Mallozzi has not claimed he has every episode or storyline planned out in advance. Only a general outline and some important points to hit in between. He is quite open about the process of "breaking stories" and (re)writing scripts, not hiding in any way that there are new ideas sometimes. But he very specifically claimed that he had planned the scene in the throne room in Zairon for 7 years (with one change: one character more was supposed to have died, originally - this may have been Nyx), and I can believe that. Those are exactly the kind of things that a writer, who wants to tell a specific story, would have in mind before the rest and the details are worked out. IMO it also shines through in the way the character Four has been handled: he was sinister right from the start. Killing Akita (and later show One asking "why?") was clearly not done merely for shock value, but to make a point about the kind of man he is.
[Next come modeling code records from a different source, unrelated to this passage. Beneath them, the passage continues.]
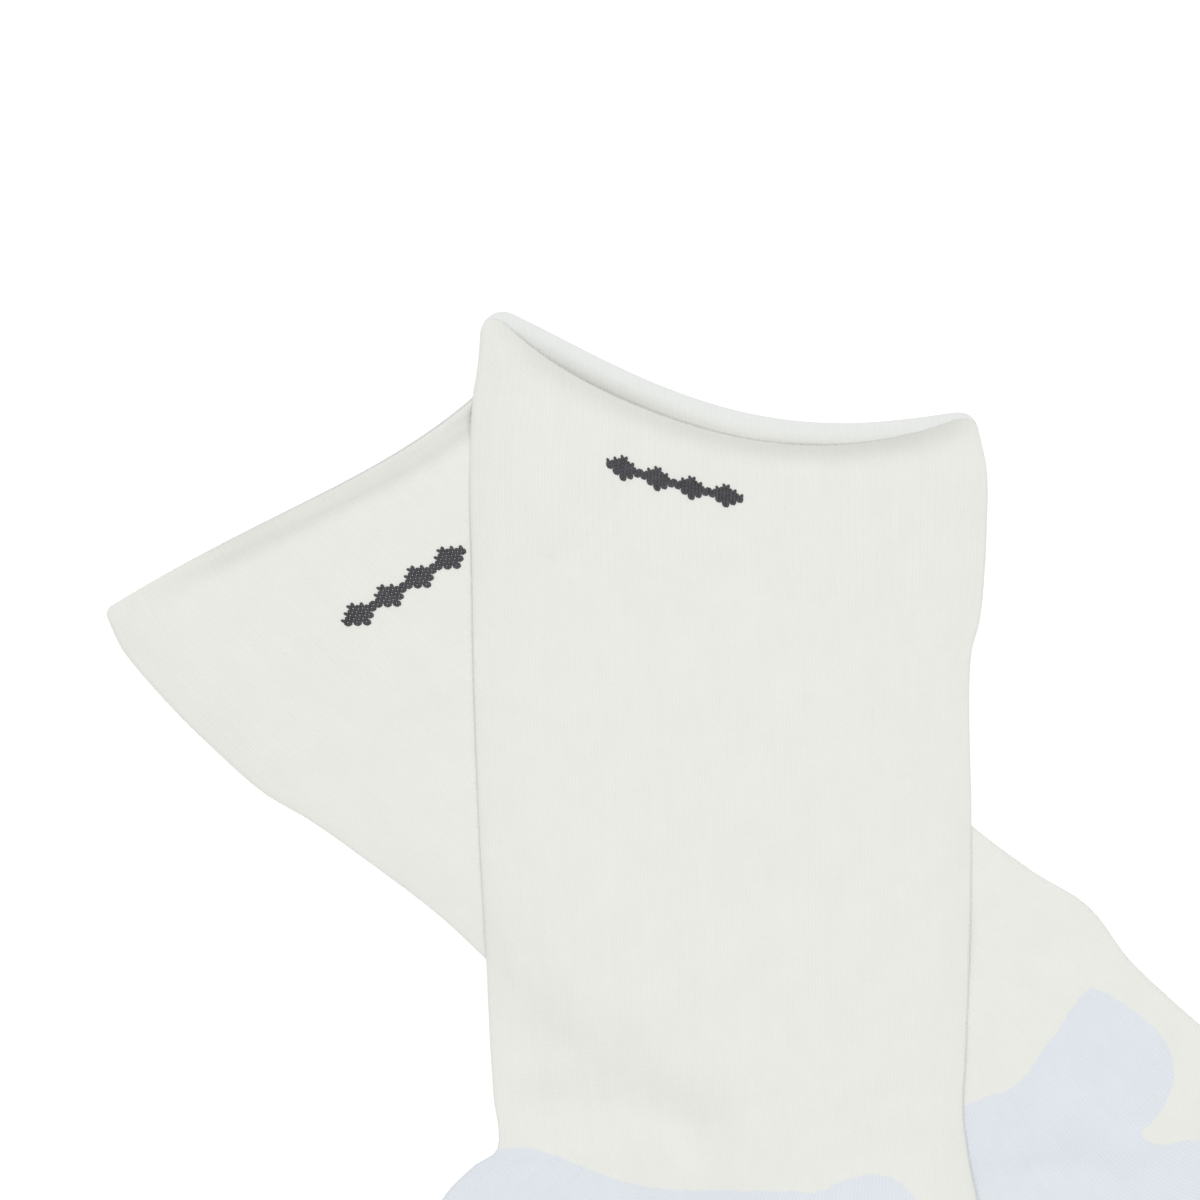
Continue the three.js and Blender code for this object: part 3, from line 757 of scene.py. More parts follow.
@dataclass(frozen=True)
class KnitFinish:
    """Fine single knit in combed cotton with some elastane.

    It gives the eye a matt, slightly hairy face of small plaited stitches in upright wales, no two quite
    alike. Heights and sizes are millimetres. Tones are shares of the yarn's light, and so is the gap shade,
    which is painted shade between the stitches.
    """

    name: str
    colour: str
    patch_colour: str
    inner_colour: str
    stitch_height: float = 0.035
    # Painted shade: the share of the yarn's light left in its colour between the stitches.
    gap_shade: float = 0.992
    gap_depth: float = 0.6
    rib: float = 0.0
    slant: float = 1.1
    needle_step: float = 3.7
    drift: float = 0.07
    wale_tone: float = 0.012
    cloud_tone: float = 0.016
    cloud_size: float = 6.0
    patch_jitter: float = 0.4
    patch_blend: tuple[float, float] = (0.35, 0.05)
    roughness: float = 0.95
    sheen: float = 0.06

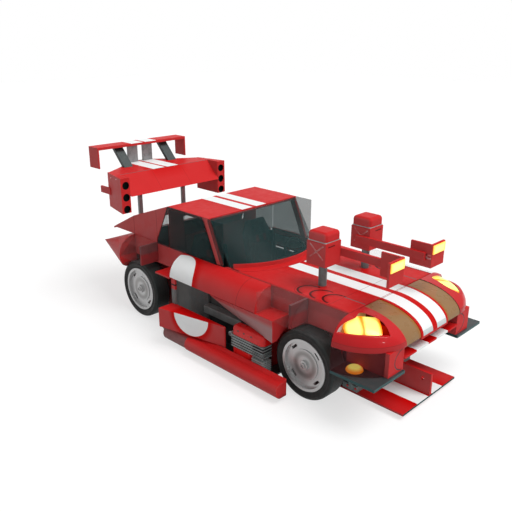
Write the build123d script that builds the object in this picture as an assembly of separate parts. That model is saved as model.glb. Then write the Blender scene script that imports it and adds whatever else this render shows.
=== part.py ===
from build123d import *
import os
from math import cos, radians, sin, sqrt

# A GT race car with a flat-sided, block-like body. The frame's origin is on the ground
# under the middle of the car, +X points forward, +Y to the car's left and +Z up.
# All sizes are in millimetres. Each piece is drawn on the car's left and mirrored.

# Wheels and axles
wheelbase = 2564
rear_axle_x = -1178
tyre_radius = 340
tyre_width = 208
tyre_shoulder = 34
sidewall_set = 18
wheel_outer_y = 813
rim_radius = 240
rim_flange = 14
flange_width = 9
barrel_wall = 12
wheel_disc = 24
wheel_disc_inset = 40
step_radius = 150
step_height = 9
hub_cap_radius = 46
hub_cap_height = 24
slot_count = 4
slot_pitch_radius = 192
slot_length = 74
slot_width = 26
hub_radius = 62
hub_length = 60
spindle_radius = 28
running_clearance = 0.05
spindle_end_gap = 2
brake_radius = 165
brake_thickness = 26
kingpin_y = 655
kingpin_radius = 14
kingpin_length = 34
upright_width = 50
upright_height = 260
upright_length = 110
hub_gap = 9
arm_thickness = 20
arm_foot = 110
arm_eye = 32
damper_radius = 34
damper_y = 530

# Heights of the body's main lines
floor_z = 60
floor_thickness = 20
sill_low_z = 494
waist_z = 720
belt_z = 947
knee_z = 1174
roof_z = 1414

# Widths of the body
body_half = 675
shoulder_radius = 227
well_wall_y = 470
floor_margin = 8
floor_corner_length = 200
floor_corner_width = 140
panel = 15
plate = 20

# Gaps: between what moves and what doesn't, between seams, and between seated pieces
moving_gap = 5
seam_gap = 10
seat_gap = 0.3

# Stations along the car
tail_tip_x = -2085
deck_tail_x = -1858
tail_base_x = -1405
rear_plate_x = -951
roof_rear_x = -724
roof_front_x = -44
door_rear_x = -441
sill_rear_x = 217
door_front_x = 863
sill_front_x = 1090
front_plate_x = 1317
hood_front_x = 1770
nose_front_x = 2224

# Floor
floor_rear_x = -800
floor_front_x = 1010
jack_pad_front_x = 850
jack_pad_rear_x = -650
jack_pad_y = 600
jack_pad_radius = 45
jack_pad_height = 12
underbody_front_x = 1564
firewall_x = 606
firewall_top_gap = 22
firewall_crest_half = 160
tunnel_half = 130
tunnel_top_z = 330

# Roof, deck and windows
roof_thickness = 36
deck_thickness = 22
glass = 8
pillar_depth = 30
pillar_width = 80
pillar_head_x = -123
pillar_foot_x = 69
vent_front_x = 183
quarter_front_x = -428
deck_foot_x = -1427
quarter_foot_x = -963
quarter_foot_z = 981
rear_window_half = 470
rear_window_low_z = 1040
rear_window_high_z = 1265
windscreen_margin = 25
windscreen_side_x = 236
windscreen_foot_x = 523
windscreen_bulge = 24
windscreen_foot_thickness = 13
cowl_side_x = 240
cowl_foot_x = 636
cowl_rim_height = 45
cowl_rim_width = 14
cowl_ledge = 40

# Doors
door_skin = 24
door_end = 24
door_hinge_inset = 22
door_pin_radius = 9
door_pin_length = 60
glass_rebate = 20

# Bonnet and its hinge
bonnet_thickness = 20
bonnet_pin_x = 300
bonnet_pin_drop = 32
bonnet_pin_radius = 8
bonnet_tab = 20
bonnet_tab_height = 42

# Side sills, skirts and what hangs beside the car
shelf_rear_x = -702
sill_skin = 20
sill_edge = 12
arch_clearance = 8
arch_box_wall = 8
arch_plate = 30
arch_box_rear_gap = 17
skirt_mount = 7
skirt_foot = 87
skirt_bulge = 144
skirt_bulge_z = 119
skirt_shoulder = 42
skirt_shoulder_z = 193
skirt_top_z = 215
skirt_z = 40
skirt_rear_bulge = 116
skirt_rear_x = -430
skirt_strip_rear_x = -420
skirt_joint_x = -30
skirt_front_x = 1294
block_rear_x = -407
block_tip_x = 444
block_width = 185
block_web = 18
block_low_z = 217
block_top_z = 437
side_post_length = 66
side_post_depth = 26
exhaust_low_z = 380
exhaust_height = 80
exhaust_depth = 92
exhaust_rear_x = -75
exhaust_front_x = 500
vent_rear_x = -384
vent_low_z = 267
vent_depth = 24
unit_rear_x = 540
unit_front_x = 980
unit_width = 125
unit_fin_low_z = 267
unit_fin_count = 5
unit_fin = 12
unit_fin_space = 16
unit_core_inset = 22
unit_cap_height = 100
unit_cap_round = 44
unit_corner_round = 50
radiator_length = 165
radiator_depth = 24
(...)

We're two years and 26 episodes into this series, and not a single episode has been written or co-written by a woman, and only three have been directed by a woman (two by Amanda Tapping, one by Mairzee Almas). Not that men are automatically incapable of writing women well, but there can be blind spots that a female perspective can help balance.
While a female perspective would help, isn't it ironic (or maybe just peculiar from me) that I consider Two and Five to be among the best written female characters in live-action SF?
The writers do tend to avoid writing dialogue when it comes to romatic relations, which may be just as well given the triangle of doom in S1. It's not their forte. But I didn't miss it in the Four-Nyx relationship, which was glossed over but it was still clear enough what was going on.
I appreciated getting that conversation between Two and Ryo, though. And between Two and Kierken, after that. It's another kind of relation, but it holds my interest more than whatever could have been done between Nyx and Four/Ryo.
Good point. I can't think of a way around that one.
AFAIK they had no records on the composition of the bomb. Only a general news report, taken from a public feed in the alternate universe.